Now, there's a 'buy-in' to play this game: you need to own 100 shares of the stock to sell or 'write' a call contract and sell it in the market. With basic materials stocks, 3M stands out as a good one to write call options on; here's why:

The downside of writing call options is that you agree to sell your shares at a specific price (strike price) by a certain date (expiration date) if the stock rises to or beyond that price before or on the expiration date.

This means that when you own a volatile stock, chances are high that you will need to sell it if it moves up. Remember that you don't lose money by expiring 'in the money.'

You only make less money by having to sell below the market price. Still, you do keep the premium you collected when selling the option.

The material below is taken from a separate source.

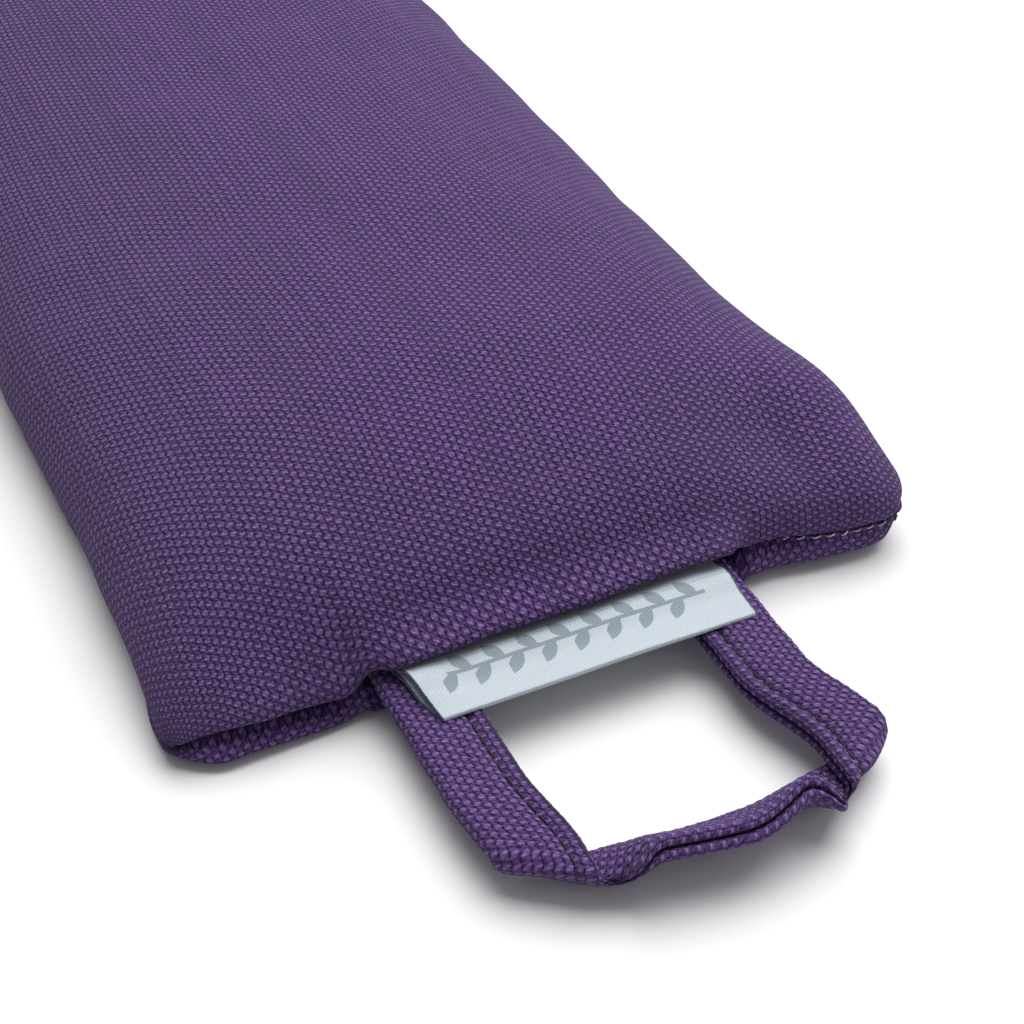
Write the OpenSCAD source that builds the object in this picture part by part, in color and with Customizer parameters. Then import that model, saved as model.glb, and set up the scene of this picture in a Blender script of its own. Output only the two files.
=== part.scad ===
// Eye pillow: a seed-filled canvas bag with a sewn-in hang loop and a folded woven label.
// Frame: X across the pillow, Y along it with the hang loop at the -Y end, Z up from the rest face.
// Origin: centre of the flat patch of the lower panel that the pillow rests on.

/* [Pillow] */
// Length of the cover, seam to seam
pillow_length = 230; // [180:1:300]
// Width of the cover, seam to seam
pillow_width = 102; // [90:1:130]
// Height of the crown above the table
crown_height = 26; // [20:0.5:34]
// Height of the edge seam above the table
seam_height = 5.2; // [4.8:0.1:7]
// Corner radius of the cover seen from above
corner_radius = 5; // [3:0.5:9]
// Fullness of the crown, 2 is elliptical and more is squarer
crown_fullness = 2.2; // [2:0.1:2.6]
// How far the underside takes to roll down from the seam to the table
underside_roll = 14; // [10:1:18]

/* [Cloth] */
// Thickness of the cover canvas
canvas_thickness = 0.9; // [0.7:0.1:1]
// Cover cloth turned inward at the seam
seam_allowance = 6; // [5.8:0.1:6.2]
// Gap between the two turned-in edges, which the seam thread fills
seam_gap = 0.6; // [0.5:0.05:0.7]
// Thickness of the muslin of the inner bag
muslin_thickness = 0.5; // [0.4:0.1:0.6]
// Distance of the inner bag's wall from the cover's seam line
inner_bag_inset = 10.5; // [10.5:0.5:13]
// Muslin left outside the inner bag's seam
inner_bag_allowance = 3.8; // [2.5:0.1:3.8]

/* [Filling] */
// Clearance between the seed and the muslin
fill_clearance = 0.3; // [0.2:0.1:0.5]
// Number of lavender buds
bud_count = 24; // [8:1:40]
// Diameter of a lavender bud
bud_diameter = 3.2; // [2:0.1:3.6]

/* [Hang loop] */
// Outer width across the two legs
loop_outer_width = 50; // [48:1:56]
// How far the loop stands out from the end seam
loop_reach = 42; // [38:1:48]
// Width of the folded strap
strap_width = 10; // [9:0.5:10.5]
// Thickness of the folded strap
strap_thickness = 3; // [2.4:0.1:3.2]
// Radius of the two far corners along the strap's middle
loop_corner_radius = 8; // [7:0.5:9]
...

Because 3M is part of low-beta stocks (ones that don't move so aggressively), you can reliably sell call options each month and keep your undervalued shares, too!

MarketBeat offers a great options chain section for each stock where you can see how much premium you can collect by selling them to the market. Here's one thing you should remember when choosing which contract to sell.

One of the Greeks, the delta of an option, tells you one of the most important things about a contract. First, it tells you how much the price of the contract will change by how much the underlying stock price moves. A 20.0 delta means that if 3M stock goes up by $1.0, then your option will go up by $20.0 and so on. 

Secondly, and most important to you, the seller. Delta is the probability percentage of a stock closing at or above the strike price by expiration. Hence, a 20.0 delta means there's a 20% chance you'll have to sell your stock by the expiration date, placing numbers (not emotions) on your income strategy.